Video Codec Choice Inside the MKV

Codec File size (relative) Hardware compatibility Best for
MPEG-2 (keep source) 100% Universal in MKV-aware players Near-lossless remux, fastest conversion
H.264 ~40-50% Universal — every modern device since 2010 Default modern target, broad direct-play
H.265 / HEVC ~25-35% 2017+ devices, Apple TV 4K, modern smart TVs Best size/quality balance for new libraries
AV1 ~20-30% 2022+ devices, modern browsers Smallest archive, future-proof
MPEG-4 / Xvid ~50-60% Legacy MKV-aware players Rarely useful — H.264 is better

Frequently Asked Questions

Will my multi-track audio (5.1 AC-3 plus stereo descriptive audio) survive the conversion?

Yes — MKV preserves multiple audio tracks. The primary AC-3 surround track and any secondary tracks (SAP, descriptive audio, second language) are kept as switchable streams in the output. Set audio codec to AC-3 or E-AC-3 to keep the original Dolby Digital track bit-for-bit; pick AAC or Opus to re-encode for size. For best results when archiving broadcast captures, leave the primary audio in AC-3 and let MKV carry it untouched.

Why is my TS file's duration wrong or seek broken in players?

Raw transport streams from DVRs and tuners don't carry a clean duration field or seek index — they're a continuous stream that was meant to be played live. VLC, MPC-HC, and Kodi work around it; Windows file properties, web players, and most media servers don't. Converting to MKV rebuilds the index, writes a correct duration, and makes scrubbing instant. This alone is the reason many people remux TS captures the moment they land on disk.

Should I pick MPEG-2, H.264, H.265, or AV1?

MPEG-2 when you want to keep the source video untouched — fastest, near-lossless, but file size unchanged. H.264 for a modern universal target with broad Plex / Jellyfin direct-play support and ~40-50% size reduction. H.265 / HEVC for newer devices (Apple TV 4K, 2017+ smart TVs, modern phones) at ~25-35% of the source size. AV1 for the smallest possible archive when your audience is on 2022+ hardware.
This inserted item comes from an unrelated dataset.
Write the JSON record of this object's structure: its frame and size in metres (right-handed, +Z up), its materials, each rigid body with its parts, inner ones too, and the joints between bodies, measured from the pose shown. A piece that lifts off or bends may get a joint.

For a Plex / Jellyfin library that mixes old and new client devices, H.264 is the safest direct-play default.

Will closed captions and subtitles transfer?

Embedded EIA-608 / 708 closed captions in broadcast TS streams can be extracted to a switchable subtitle track in the MKV output. SRT, ASS, and PGS subtitle tracks (if your TS source is from an IPTV provider that includes them) are preserved as separate selectable tracks. This is one of MKV's main advantages over MP4 — subtitle handling is first-class instead of a workaround.

How big a TS file can I convert?

Multi-hour DVR captures (4-12 GB transport streams from a full football game or an overnight recording) work. Conversion runs in your browser session, so the practical ceiling is your device's available memory and your patience for the upload. For very long broadcasts, trim first with Time Range to extract just the part you want — converting a 30-minute slice of a 6-hour recording is dramatically faster than processing the whole stream.

Is the conversion lossless if I keep MPEG-2?

Effectively yes. Picking MPEG-2 as the video codec and AC-3 as the audio codec converts the operation from a re-encode into a container remux — the codec data is copied from TS into MKV unchanged. There's no generation loss, conversion is dramatically faster (CPU-light), and the output is bit-for-bit identical to the source video. The only thing that changes is the wrapper.

What about multi-program ATSC streams from an HDHomeRun or USB tuner?

ATSC over-the-air captures often pack a primary HD program plus 1-2 SD subchannels (a network feed plus a weather subchannel, for example) into a single 6 MHz mux written to one .ts file. The converter selects the primary video and audio program by default and writes a single-program MKV. If you need a specific subchannel, demux the TS first with a tool like Project X or ffmpeg -map 0:p:N, then convert the extracted program to MKV here.

What's the difference between this and converting to MP4?

MKV is the media-library format — multiple audio tracks, multiple subtitle tracks, chapter markers, anything-goes codec support. MP4 is the universal-playback format — phones, browsers, smart TVs, AirPlay, Chromecast all play it natively. Pick MKV when the destination is Plex / Jellyfin / Emby / Kodi or when you need to preserve multi-track broadcast audio and subtitles. Pick TS to MP4 when the destination is a phone, a generic smart TV, or a web embed.